While out walking the same streets day in, day out one starts noticing increasingly minor details. I have been discovering the world of street furniture, the access ports to gas, water and drains – the underground utilities, the silent world beneath our feet. I’ve been enchanted by the water mains, the individual covers of many have been cast with a specific date and the initials of the water works – the Gravesend & Milton Water Works Company, the Chatham & District Water Company, the Higham & Hundred of Hoo Water Company and others that I can’t work out.
The earliest I have found so far is outside Rochester Cathedral and dates from 1902. Beautifully worn by the relentless scuffing of tourists’ feet, the letters softened from municipal utility into a new life of beauty.

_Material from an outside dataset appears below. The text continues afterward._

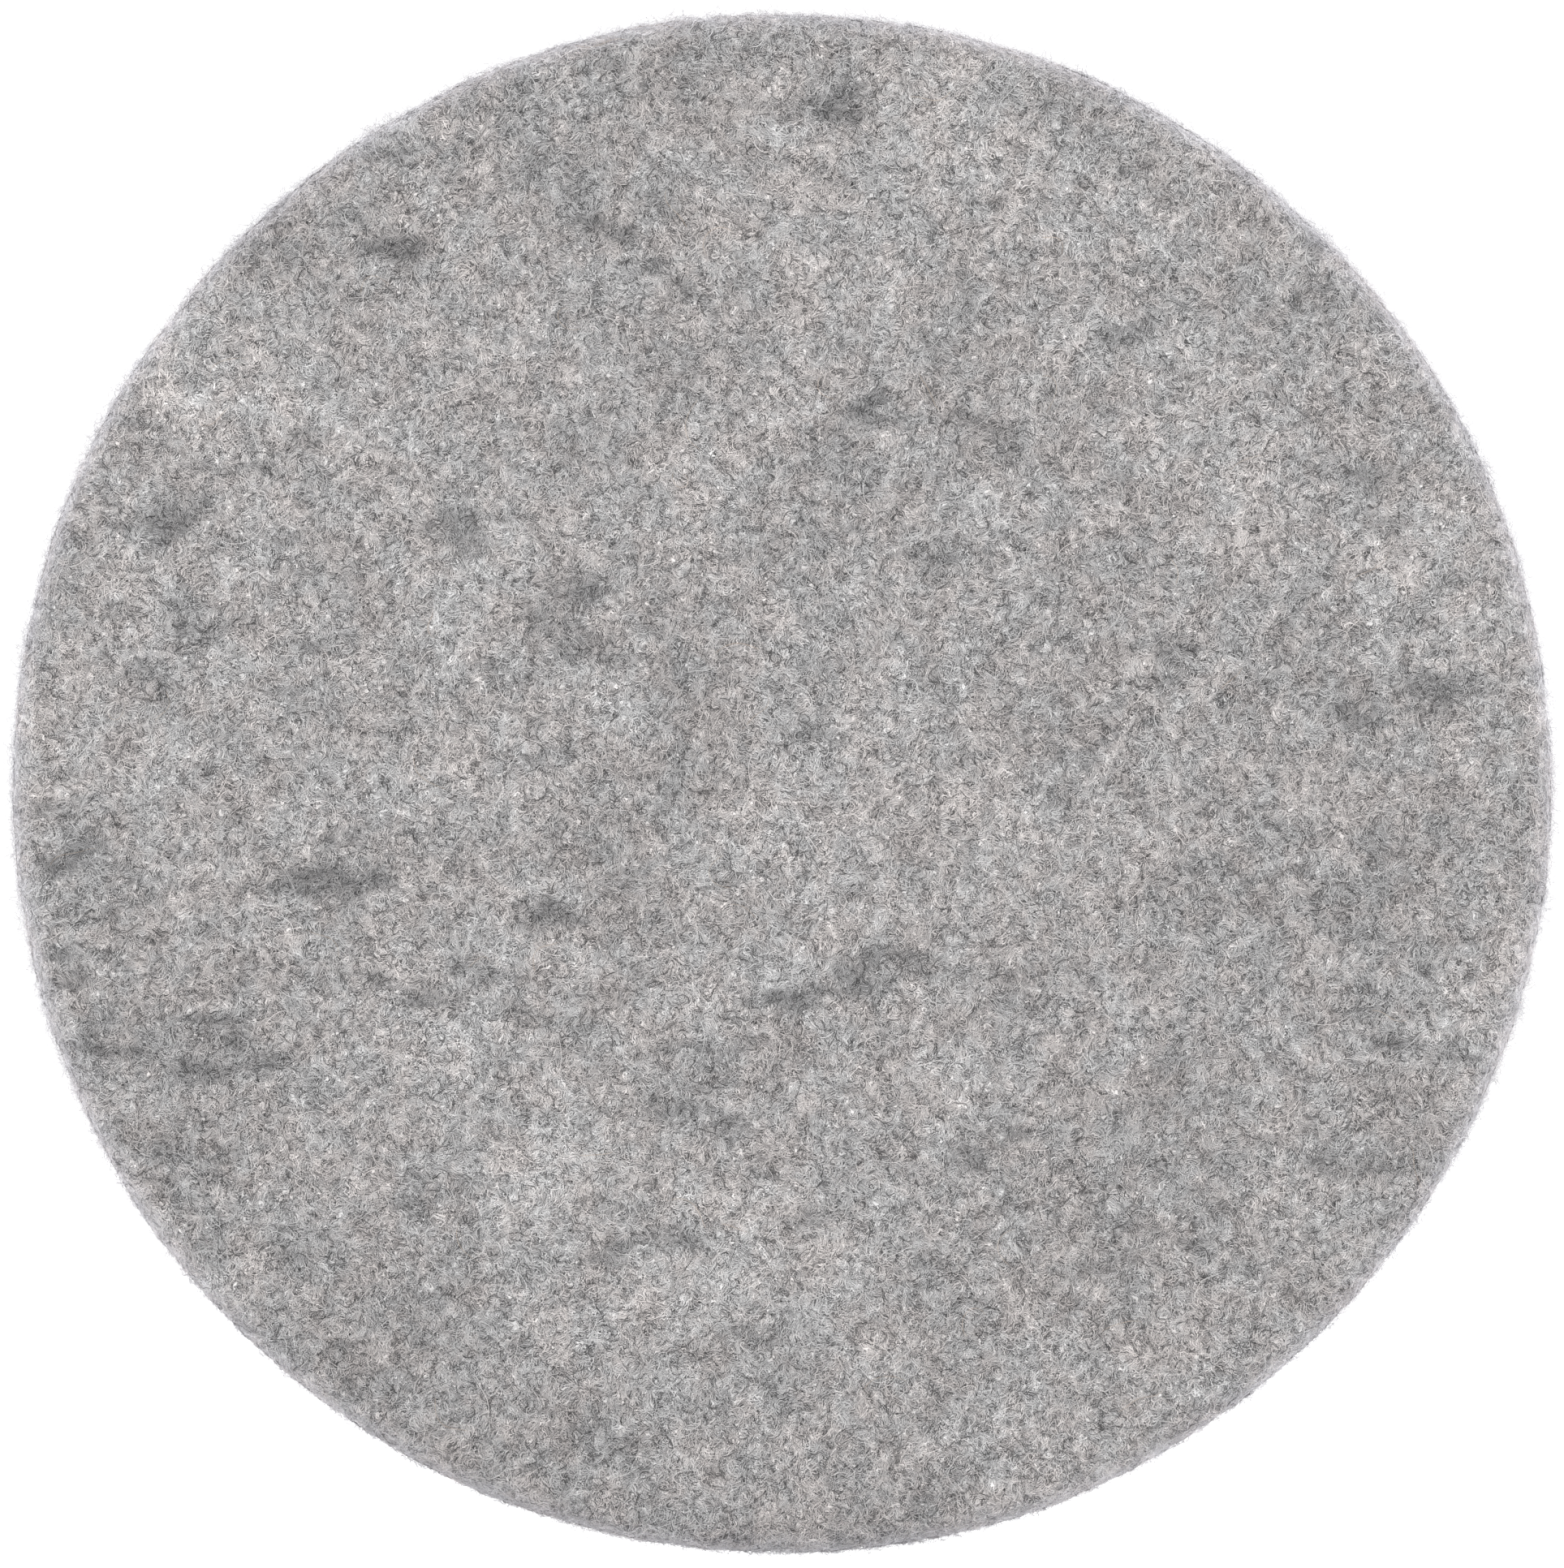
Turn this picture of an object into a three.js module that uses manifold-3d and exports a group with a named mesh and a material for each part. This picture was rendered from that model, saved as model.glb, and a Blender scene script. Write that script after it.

Enthralled by this I have begun to scour the streets of the Medway Towns for more examples. The 1930’s were a boom time with many examples readily available. I had begun to formulate a romantic notion that they revealed the tragedy of everyday life – I haven’t been able so far to discover any dated during the Great War, 1912 and 1913 then the gaping hole through which nearly a million British lives were poured into the sewer of war. I have however found evidence that the Second World War still saw the installation of water mains with the 1944 specimen I found on Rochester’s Love Lane.
This presents the perfect opportunity for urban drifting – roads taken at random for what the might provide – routes planned and abandoned on whim while searching for ideal streets to provide new cast-iron gems.
I read recently (on the excellent http://www.megalithic.co.uk site) of the possibility that a Turf Maze once existed in Rochester. The location suggested is The Vines, where the Cathedral’s monks kept a vinyard. The following photographs are of an area which evidences some lumps and striations in the ground – due to shadow from trees, this might not be entirely evident in the images. Only a handful of these mazes, or labyrinths, remain in England – their origins remain obscure, but I have read that pilgrims and penitents would recite the rosary while navigating the pathways in a form of spiritual meditation.
The Vines today is more likely a venue for street drinkers than spiritual meditation. Someone exposed their genitals to me and a companion in the Vines one evening, the only time this has ever happened – I didn’t notice anything and only discovered it from the shocked whispers that followed the event.
It is interesting to note that the nearby Troy Town area of Rochester – now comprehensively built-over – may contain a clue to this lost site.
The following comes from Wikipedia:
Many turf mazes in England were named Troy Town, Troy-town or variations on that theme (such as Troy, The City of Troy, Troy’s Walls or The Walls of Troy) presumably because, in popular legend, the walls of the city of Troy were constructed in such a confusing and complex way that any enemy who entered them would be unable to find his way out. Welsh hilltop turf mazes (none of which now exist) were called “Caerdroia”, which can be translated as “City of Troy” (or perhaps “castle of turns”).
The name “Troy” has been associated with labyrinths from ancient times. An Etruscan terracotta wine-jar from Tragliatella, Italy, shows a seven-ring labyrinth marked with the word TRUIA (Troy). To its left, two armed soldiers appear to be riding out of the labyrinth on horseback, while on the right two couples are shown copulating. The vase dates from about 630 BC.
The Troy connection is also found in the names of Scandinavian stone-lined mazes of the classical labyrinth pattern: for instance, Trojaburg near Visby on the Swedish island of Gotland. In Denmark, which once had dozens of turf mazes, the name “Trojborg” or “Trelleborg” was commonly used: no historic examples survive but replicas have been made. At Grothornet, in Vartdal in the Sunnmore Province of Norway there is a stone-lined labyrinth called “Den Julianske Borg” (“Julian’s castle”).”